Quote the data below in full, please, without altering anything.

========================================================================

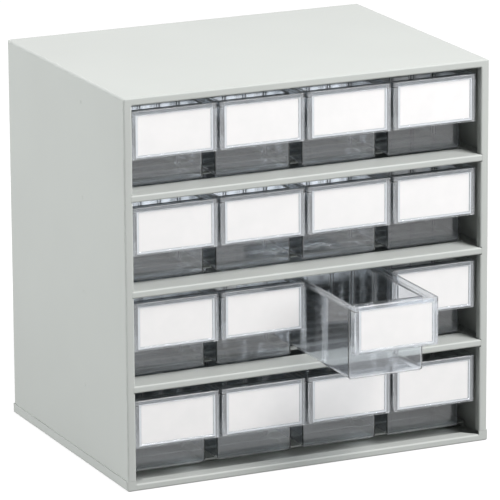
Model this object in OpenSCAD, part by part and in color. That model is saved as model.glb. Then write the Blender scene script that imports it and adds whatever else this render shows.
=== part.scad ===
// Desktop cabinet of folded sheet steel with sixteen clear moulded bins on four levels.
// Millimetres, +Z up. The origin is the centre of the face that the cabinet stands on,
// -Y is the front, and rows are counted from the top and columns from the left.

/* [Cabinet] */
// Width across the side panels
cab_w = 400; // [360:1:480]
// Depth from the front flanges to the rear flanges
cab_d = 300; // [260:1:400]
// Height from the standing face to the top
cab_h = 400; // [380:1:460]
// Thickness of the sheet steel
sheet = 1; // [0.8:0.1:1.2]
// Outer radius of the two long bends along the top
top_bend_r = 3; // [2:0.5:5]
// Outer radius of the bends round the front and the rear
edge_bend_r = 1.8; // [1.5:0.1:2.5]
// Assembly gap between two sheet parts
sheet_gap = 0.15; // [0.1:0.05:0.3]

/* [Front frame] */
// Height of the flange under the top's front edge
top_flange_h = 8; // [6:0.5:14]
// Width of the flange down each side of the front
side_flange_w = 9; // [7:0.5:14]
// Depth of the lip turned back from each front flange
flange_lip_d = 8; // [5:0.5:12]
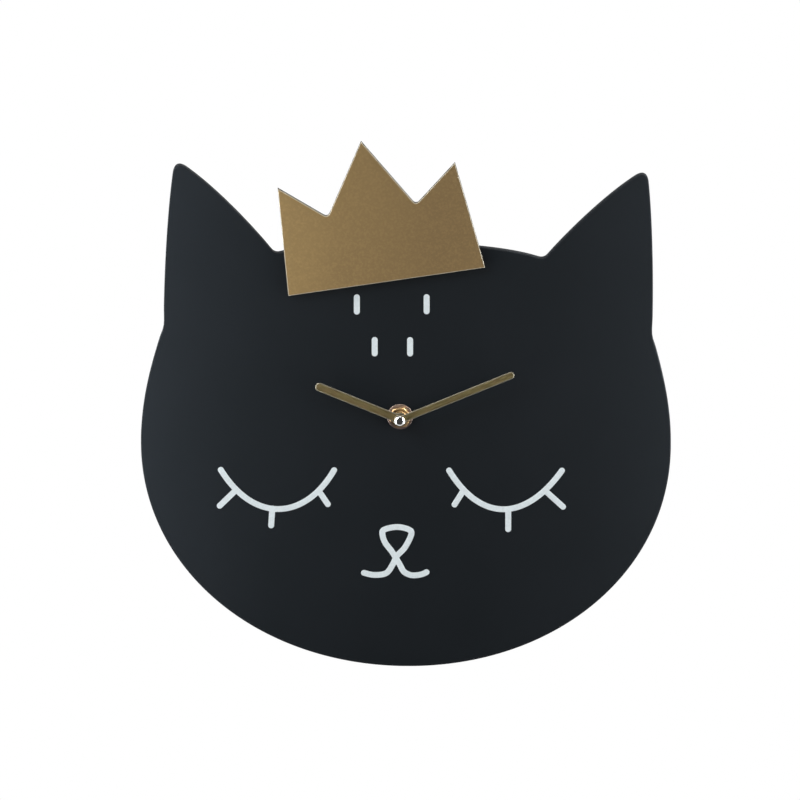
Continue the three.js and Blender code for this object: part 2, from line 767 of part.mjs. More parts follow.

========================================================================

Written reply >>
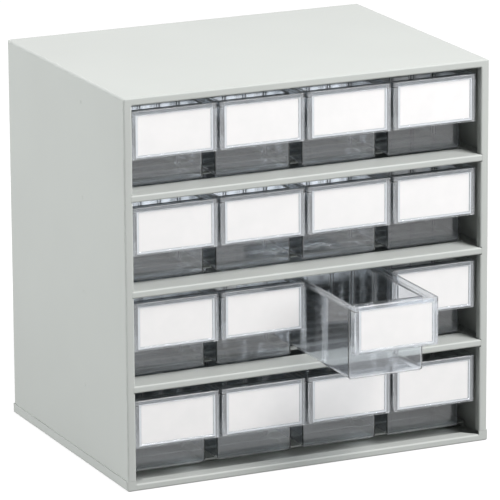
Model this object in OpenSCAD, part by part and in color. That model is saved as model.glb. Then write the Blender scene script that imports it and adds whatever else this render shows.
=== part.scad ===
// Desktop cabinet of folded sheet steel with sixteen clear moulded bins on four levels.
// Millimetres, +Z up. The origin is the centre of the face that the cabinet stands on,
// -Y is the front, and rows are counted from the top and columns from the left.

/* [Cabinet] */
// Width across the side panels
cab_w = 400; // [360:1:480]
// Depth from the front flanges to the rear flanges
cab_d = 300; // [260:1:400]
// Height from the standing face to the top
cab_h = 400; // [380:1:460]
// Thickness of the sheet steel
sheet = 1; // [0.8:0.1:1.2]
// Outer radius of the two long bends along the top
top_bend_r = 3; // [2:0.5:5]
// Outer radius of the bends round the front and the rear
edge_bend_r = 1.8; // [1.5:0.1:2.5]
// Assembly gap between two sheet parts
sheet_gap = 0.15; // [0.1:0.05:0.3]

/* [Front frame] */
// Height of the flange under the top's front edge
top_flange_h = 8; // [6:0.5:14]
// Width of the flange down each side of the front
side_flange_w = 9; // [7:0.5:14]
// Depth of the lip turned back from each front flange
flange_lip_d = 8; // [5:0.5:12]
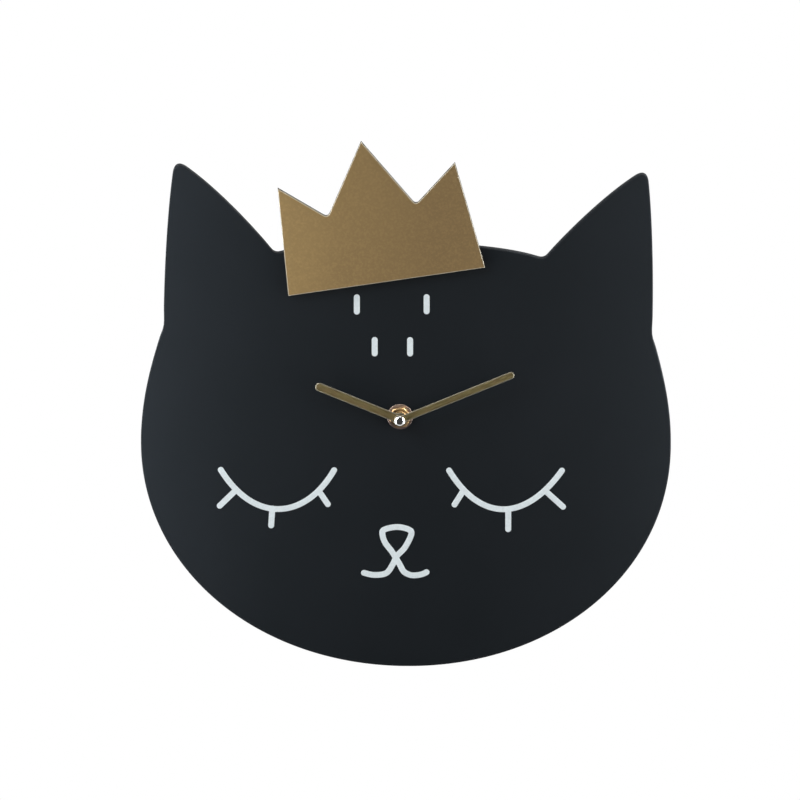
Continue the three.js and Blender code for this object: part 2, from line 767 of part.mjs. More parts follow.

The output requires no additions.